The studio’s aim was to look at the reuse of the schools holistically. It brought together students from all programs at the College of Architecture to consider not only the future of the buildings but also the urban landscape to which they belong. The course is interdisciplinary, multicultural, and multigenerational by design, with the aim being to open the field to ideas that better represent current challenges and generational aspirations. The developed frameworks conceive of the former schools as comprehensive campuses for music and art, food, local commerce, and recreation.
“The studio touched on multiple scales and it gave a lot of space to work with, and we were pushed to have intensive conversations to make the final outcome cohesive and integrated,” says Giovana Geluda (M.ARCH. 3rd Year). “Ultimately I learned a lot from the [landscape architecture students] we worked with, and it allowed us to create spaces for the community to get together and bond.”
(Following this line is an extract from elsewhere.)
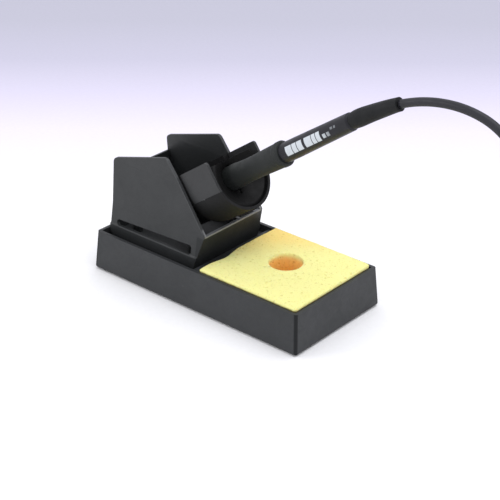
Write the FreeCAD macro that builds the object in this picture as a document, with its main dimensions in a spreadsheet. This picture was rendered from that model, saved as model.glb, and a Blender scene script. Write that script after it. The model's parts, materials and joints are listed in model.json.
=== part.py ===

Geluda’s team envisioned the Overton school and its surrounding spaces as a restoration of the native marshland that originally inhabited Chicago prior to urbanization. The restoration would not only reduce flooding in the area but also provide common spaces for neighbors to convene around water. In the proposal, Overton serves as a campus and entrypoint to the wetland space, an incubator for entrepreneurs living in the area, and a water research center to aid in the wetland recovery and draw public investments.
Another group’s proposal for the area around the schools, called Grow Back, uses a phytoremediation strategy to fight soil and air pollution while providing employment and housing opportunities through the creation of a timber forest in Bronzeville. In that proposal, Parkman would serve as an incubator, workshops, and live/work spaces for residents.
“Before we started figuring out our main strategy, we went to the site a few times. When we noticed a large homeless population, we asked for their thoughts about a possible development in the area, and did a donation drive,” says Riya Desai (B.ARCH. 5th Year). “Obviously, they wanted homes, but more than that, they were ready to have any kind of job development. We already planned on planting timber trees as a phytoremediation strategy, but we realized we could look at this as a source of revenue and create these layers of jobs that pan out over 40 years.”
Similarly, two other groups imagined the various vacant lots in the neighborhood as edible gardens, with Overton and Parkman serving as support: the former becoming a seed bank and horticulture museum and the latter a campus for urban farming with commercial space.
To help students form their proposals, Cox and his team from the Chicago Department of Planning and Development, along with developer Ghian Foreman, provided guidance. Cox was instrumental in grounding the studio in the realities of what was happening in regards to city government. Foreman, meanwhile, is president and chief executive officer of the Emerald South Economic Development Collaborative, and provided meaningful insight into ongoing community efforts in the area.
Likewise, students worked with community groups such as Eden Place Farms and Lodebar Church and Ministries to get a better understanding of the community’s needs and how they were affected by the closing of both schools.
“To be on the ground with some of the people we talked to this past semester, it’s eye-opening. We had to listen to the people there in the community,” says Samuel Bautista (B.ARCH. 5th Year). “It stressed to me that our proposal cannot impose something that limits people to do one thing, a way for people to get the basic infrastructure for what they need and a way for things to blossom from there.”
Together, professors, students, city officials, developers, and community members participated in a process where ideas nursed in academia can contribute to the conversation about how to revitalize the former Overton and Parkman schools and their outlying areas.“As part of this academic exercise, one of the most moving intellectual propositions was to understand that to overcome school closures was not going to be the result of independent reopening actions of specific buildings, but rather a systemic rethinking on how to grow back the community landscape. Therefore, we could start tapping into the roots of those social injustices that caused the closures in the first place,” says Villalobos. “Together, abandoned schools, vacant lots, and streetscapes in need of retrofitting could begin to seed long-lasting, collective, and resilient processes toward a more balanced and vibrant urban life.”